Характерно, однако, что одухотворенность вангоговского восприятия — «я словно бы вижу во всем душу» — пока с большим успехом реализуется на «мертвой» натуре, нежели на модели, где его попытки «быть верным стоявшей перед моими глазами натуре, не философствуя» (подчеркнуто мною. — Е. М.) оказываются тщетными. Так, в рисунке «Этюд дерева» (F933 recto, музей Крёллер-Мюллер), задуманном как парный к «Скорби», в котором он старался «одушевить пейзаж тем же чувством, что и фигуру», цель достигнута с большей убедительностью. Ван Гог словно бы создал «духовный» портрет дерева, пострадавшего «от ветров и бурь, как человеческое тело — от житейских превратностей». Ван Гог строит рисунок таким образом, чтобы дерево господствовало и над плоскостью листа и над пространством: оно вплотную придвинуто к переднему плану, почти выступая наружу. Словно «аркбутаны» поддерживают сучья это «полуоторванное под воздействием бурь» дерево, воплощающее вангоговское представление о драматизме борьбы за существование, заложенном во всем живом. В этом рисунке — пока редчайшем достигнута та сверхпсихологичность, которая в скором времени станет одной из особенностей зрелого Ван Гога.
Несколько позднее, когда Ван Гог живет не в Гааге, а в Дренте и Нюэнене, в 1883–1884 году он развивает то, что нашел в этом рисунке. Это был период, когда ему наконец удается обрести в природе духовно созвучного собеседника. Его штудии деревьев приобретают почти готическую спиритуалистичность, отчасти навеянную рисунками старых мастеров, которых он внимательно изучал, — Брейгеля и других нидерландцев, а также Дюрера, Рембрандта, Остаде. Его прикосновения к бумаге становятся нежными, подчеркнуто деликатными, линии — хрупкими, ломкими. Он рисует типично голландские пейзажи — дороги, обсаженные ветлами, которые ему казались символом Голландии, плоские дали, проглядывающие сквозь «хрусткие» нагромождения штрихов, образующих оголенные кроны деревьев, небеса, изливающие на землю скудные лучи северного солнца («Аллея ветл со стадом и крестьянкой», F1240, Амстердам, музей Ван Гога; «Пейзаж с ветлами и солнцем, сияющим сквозь тучи», F1240a, Чикаго, Институт искусств; «Дорога, обсаженная ветлами, и крестьянин с тачкой», F1129, Амстердам, Городской музей).

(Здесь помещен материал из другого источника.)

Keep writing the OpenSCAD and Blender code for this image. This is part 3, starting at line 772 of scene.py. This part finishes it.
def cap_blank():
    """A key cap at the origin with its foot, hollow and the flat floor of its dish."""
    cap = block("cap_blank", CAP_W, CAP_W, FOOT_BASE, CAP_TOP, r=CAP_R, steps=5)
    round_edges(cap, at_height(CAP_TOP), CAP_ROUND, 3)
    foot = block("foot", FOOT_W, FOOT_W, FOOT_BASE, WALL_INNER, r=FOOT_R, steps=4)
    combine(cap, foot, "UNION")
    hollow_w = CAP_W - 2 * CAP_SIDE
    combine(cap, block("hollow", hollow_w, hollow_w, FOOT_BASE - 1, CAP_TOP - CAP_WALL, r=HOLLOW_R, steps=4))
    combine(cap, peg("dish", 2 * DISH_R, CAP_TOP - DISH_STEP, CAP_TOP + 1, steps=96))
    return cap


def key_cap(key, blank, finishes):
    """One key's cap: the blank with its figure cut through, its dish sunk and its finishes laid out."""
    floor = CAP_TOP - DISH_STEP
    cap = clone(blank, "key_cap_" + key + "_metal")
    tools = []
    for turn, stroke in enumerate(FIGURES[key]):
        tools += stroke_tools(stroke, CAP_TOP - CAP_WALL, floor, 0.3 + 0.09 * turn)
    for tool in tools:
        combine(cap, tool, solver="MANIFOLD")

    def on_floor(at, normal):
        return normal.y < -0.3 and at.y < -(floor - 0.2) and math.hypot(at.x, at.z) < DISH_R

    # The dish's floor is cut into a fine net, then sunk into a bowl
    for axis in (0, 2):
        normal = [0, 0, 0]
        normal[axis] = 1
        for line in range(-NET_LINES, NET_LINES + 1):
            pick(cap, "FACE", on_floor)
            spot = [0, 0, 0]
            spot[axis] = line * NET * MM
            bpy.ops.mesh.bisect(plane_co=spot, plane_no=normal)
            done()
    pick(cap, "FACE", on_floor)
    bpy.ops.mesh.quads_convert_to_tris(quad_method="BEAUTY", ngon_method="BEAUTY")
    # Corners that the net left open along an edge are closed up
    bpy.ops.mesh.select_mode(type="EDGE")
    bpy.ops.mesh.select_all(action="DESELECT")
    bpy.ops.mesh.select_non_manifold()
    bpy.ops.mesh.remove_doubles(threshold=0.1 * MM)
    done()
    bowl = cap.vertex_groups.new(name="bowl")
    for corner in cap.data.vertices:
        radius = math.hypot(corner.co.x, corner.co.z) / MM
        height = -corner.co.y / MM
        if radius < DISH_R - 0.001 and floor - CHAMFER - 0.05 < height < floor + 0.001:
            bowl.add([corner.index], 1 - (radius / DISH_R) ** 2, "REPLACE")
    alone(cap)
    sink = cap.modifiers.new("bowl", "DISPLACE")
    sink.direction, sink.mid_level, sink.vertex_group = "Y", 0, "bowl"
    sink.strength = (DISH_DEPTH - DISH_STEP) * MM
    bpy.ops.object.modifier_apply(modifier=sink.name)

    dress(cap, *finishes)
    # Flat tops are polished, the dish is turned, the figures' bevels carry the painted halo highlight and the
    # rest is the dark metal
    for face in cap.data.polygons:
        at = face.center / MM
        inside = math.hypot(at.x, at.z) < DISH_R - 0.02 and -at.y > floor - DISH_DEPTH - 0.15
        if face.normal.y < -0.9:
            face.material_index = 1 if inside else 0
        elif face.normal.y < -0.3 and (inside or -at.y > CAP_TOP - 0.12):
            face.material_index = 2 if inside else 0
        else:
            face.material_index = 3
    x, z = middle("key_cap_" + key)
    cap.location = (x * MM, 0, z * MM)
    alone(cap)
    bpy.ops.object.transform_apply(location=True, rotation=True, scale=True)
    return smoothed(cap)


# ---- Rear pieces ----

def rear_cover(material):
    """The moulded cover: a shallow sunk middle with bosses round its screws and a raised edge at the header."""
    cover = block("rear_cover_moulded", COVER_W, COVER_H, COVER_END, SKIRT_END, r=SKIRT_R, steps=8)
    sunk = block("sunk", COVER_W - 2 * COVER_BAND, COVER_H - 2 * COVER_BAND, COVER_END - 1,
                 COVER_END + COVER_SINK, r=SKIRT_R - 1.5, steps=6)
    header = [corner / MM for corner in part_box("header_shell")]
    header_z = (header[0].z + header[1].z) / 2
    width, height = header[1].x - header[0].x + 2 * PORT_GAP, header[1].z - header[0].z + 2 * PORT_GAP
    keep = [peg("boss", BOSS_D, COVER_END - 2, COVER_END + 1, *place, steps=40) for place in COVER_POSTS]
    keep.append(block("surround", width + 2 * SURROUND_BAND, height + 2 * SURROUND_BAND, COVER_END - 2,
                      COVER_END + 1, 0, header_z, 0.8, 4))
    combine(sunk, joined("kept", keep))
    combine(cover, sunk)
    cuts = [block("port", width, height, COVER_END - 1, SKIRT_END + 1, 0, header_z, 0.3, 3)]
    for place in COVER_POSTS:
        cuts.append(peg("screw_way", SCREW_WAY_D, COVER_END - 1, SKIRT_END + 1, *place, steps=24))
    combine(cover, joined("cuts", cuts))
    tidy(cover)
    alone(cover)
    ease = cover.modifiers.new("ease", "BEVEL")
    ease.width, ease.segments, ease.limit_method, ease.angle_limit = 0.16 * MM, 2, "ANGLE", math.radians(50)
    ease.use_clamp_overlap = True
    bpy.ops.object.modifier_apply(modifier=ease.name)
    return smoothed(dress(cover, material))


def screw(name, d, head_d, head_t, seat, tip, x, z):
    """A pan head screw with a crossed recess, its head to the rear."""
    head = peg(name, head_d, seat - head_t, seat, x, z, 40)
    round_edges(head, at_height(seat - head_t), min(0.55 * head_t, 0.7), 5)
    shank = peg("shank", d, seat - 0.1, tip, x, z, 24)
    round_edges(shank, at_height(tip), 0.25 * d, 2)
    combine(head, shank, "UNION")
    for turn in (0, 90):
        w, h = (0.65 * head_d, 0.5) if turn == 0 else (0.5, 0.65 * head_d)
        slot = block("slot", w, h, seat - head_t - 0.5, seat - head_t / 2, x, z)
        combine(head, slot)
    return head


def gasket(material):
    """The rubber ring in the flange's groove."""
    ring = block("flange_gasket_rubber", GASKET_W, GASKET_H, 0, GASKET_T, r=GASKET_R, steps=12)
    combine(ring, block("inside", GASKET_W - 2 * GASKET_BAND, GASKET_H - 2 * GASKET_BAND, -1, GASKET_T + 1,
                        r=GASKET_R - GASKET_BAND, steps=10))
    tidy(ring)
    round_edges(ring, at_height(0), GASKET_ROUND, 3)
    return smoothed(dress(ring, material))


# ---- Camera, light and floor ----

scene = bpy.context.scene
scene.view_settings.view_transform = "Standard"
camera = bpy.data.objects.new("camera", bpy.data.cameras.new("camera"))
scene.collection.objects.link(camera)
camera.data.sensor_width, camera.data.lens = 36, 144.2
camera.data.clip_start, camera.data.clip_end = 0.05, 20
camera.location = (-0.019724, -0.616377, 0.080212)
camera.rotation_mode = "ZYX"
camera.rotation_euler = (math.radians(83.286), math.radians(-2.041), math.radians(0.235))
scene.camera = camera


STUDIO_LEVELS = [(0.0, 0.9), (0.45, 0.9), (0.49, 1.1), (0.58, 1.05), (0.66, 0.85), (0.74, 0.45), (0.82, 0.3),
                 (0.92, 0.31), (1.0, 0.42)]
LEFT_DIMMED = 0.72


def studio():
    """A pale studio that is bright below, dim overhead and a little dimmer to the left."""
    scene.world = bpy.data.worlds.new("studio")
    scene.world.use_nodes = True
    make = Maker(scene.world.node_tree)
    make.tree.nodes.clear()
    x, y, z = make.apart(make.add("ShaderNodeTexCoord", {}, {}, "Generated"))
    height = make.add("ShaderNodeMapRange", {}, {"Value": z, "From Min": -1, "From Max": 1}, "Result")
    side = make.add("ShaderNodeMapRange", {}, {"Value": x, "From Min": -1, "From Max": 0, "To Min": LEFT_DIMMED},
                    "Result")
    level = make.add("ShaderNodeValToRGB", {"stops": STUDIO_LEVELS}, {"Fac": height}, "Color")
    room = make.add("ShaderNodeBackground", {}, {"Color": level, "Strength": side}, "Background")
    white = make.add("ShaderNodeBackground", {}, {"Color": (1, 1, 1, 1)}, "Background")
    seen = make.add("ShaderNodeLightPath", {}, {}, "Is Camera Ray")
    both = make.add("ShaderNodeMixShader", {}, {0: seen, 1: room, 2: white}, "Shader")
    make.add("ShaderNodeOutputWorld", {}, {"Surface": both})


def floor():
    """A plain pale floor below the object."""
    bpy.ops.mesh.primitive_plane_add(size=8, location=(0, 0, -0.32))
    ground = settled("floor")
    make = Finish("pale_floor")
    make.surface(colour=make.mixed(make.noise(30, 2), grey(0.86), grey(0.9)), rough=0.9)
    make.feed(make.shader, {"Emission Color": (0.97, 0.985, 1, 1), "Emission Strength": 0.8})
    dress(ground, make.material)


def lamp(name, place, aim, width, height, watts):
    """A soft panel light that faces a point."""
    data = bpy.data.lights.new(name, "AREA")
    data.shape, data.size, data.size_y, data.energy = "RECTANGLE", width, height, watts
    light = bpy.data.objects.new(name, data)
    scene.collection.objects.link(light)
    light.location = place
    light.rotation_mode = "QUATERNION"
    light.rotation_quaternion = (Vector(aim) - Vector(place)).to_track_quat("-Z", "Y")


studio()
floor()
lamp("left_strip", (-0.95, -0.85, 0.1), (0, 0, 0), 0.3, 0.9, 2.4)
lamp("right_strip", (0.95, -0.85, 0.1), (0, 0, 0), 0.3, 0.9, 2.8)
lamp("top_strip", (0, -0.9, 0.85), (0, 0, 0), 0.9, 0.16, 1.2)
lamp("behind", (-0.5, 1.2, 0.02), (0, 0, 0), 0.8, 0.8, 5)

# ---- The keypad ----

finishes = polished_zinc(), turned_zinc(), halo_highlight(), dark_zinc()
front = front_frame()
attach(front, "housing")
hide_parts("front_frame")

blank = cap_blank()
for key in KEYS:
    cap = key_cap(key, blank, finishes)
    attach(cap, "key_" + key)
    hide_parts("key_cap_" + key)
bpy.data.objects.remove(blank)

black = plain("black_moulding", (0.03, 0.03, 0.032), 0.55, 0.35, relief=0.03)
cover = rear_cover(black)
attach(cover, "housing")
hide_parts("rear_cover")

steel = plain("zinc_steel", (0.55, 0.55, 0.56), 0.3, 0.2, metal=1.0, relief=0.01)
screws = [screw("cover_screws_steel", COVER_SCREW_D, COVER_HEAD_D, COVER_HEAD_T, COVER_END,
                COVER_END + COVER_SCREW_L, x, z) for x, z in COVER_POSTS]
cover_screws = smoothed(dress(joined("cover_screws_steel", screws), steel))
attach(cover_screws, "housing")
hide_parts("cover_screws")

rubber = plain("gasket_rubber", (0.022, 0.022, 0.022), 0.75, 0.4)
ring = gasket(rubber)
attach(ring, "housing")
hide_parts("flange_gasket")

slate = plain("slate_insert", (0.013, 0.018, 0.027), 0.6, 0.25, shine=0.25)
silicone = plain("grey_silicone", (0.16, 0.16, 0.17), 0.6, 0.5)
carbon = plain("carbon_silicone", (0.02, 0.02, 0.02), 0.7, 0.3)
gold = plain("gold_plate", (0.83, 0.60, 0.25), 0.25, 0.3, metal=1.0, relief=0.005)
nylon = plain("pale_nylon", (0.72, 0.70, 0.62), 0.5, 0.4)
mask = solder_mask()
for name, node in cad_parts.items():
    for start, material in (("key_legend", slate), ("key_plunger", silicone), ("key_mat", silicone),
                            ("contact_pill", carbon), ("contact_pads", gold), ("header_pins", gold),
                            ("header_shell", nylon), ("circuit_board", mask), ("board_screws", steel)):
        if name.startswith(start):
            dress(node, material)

Рисование помогает ему, наконец, одушевить материю, оживить предмет, превратив деревья в чувствующие, страдающие существа. Это антропоморфное видение, в основе которого лежит потребность в отождествлении себя с природными явлениями, в очеловечивании природы, явилось тем зерном своеобразно мифологизированного осознания мира, которое разовьется в последующем творчестве Ван Гога.

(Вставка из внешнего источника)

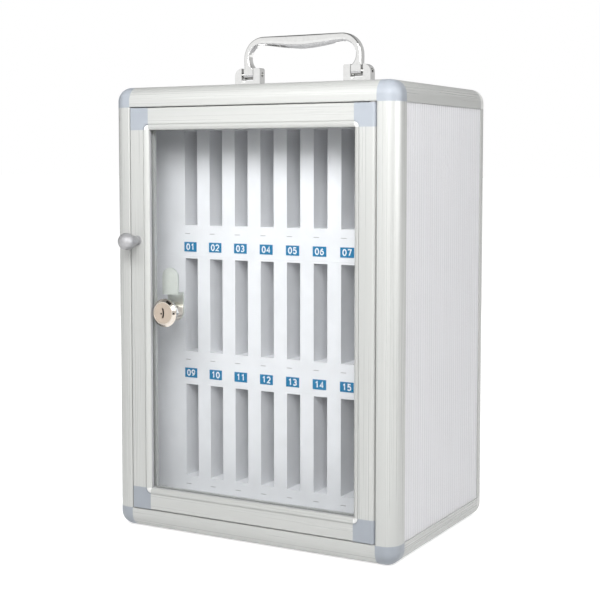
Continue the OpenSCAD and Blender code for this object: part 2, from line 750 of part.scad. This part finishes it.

Стремление устранить различия между явлениями природного и человеческого мира, поставить между ними знак тождества, характерное для первобытного мифологического и наивного искусства, примет у него позднее вполне отчетливые формы. Пока же мы наблюдаем у Ван Гога наличие двух планов восприятия, связанных с раздвоенностью его интересов между социальным миром — преходящим и противоречивым, с которым он пока еще пытается найти художественный контакт, — и миром природы, почитаемой им как источник вечной гармонии, радости и надежд.

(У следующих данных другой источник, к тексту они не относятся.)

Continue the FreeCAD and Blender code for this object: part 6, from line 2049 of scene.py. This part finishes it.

Конечно, не в эпизодическом увлечении социальной графикой лежал путь к объединению этих планов и этих миров. Они начали объединяться — правда, пока лишь в тенденции — в его рисунках фигур трудящегося человека сеятеля, жнеца, торфяника, землекопа, собирателей колосьев и т. д. («Сеятель», F1035, местонахождение неизвестно; «Сеятель», F882, музей Крёллер-Мюллер, и др.).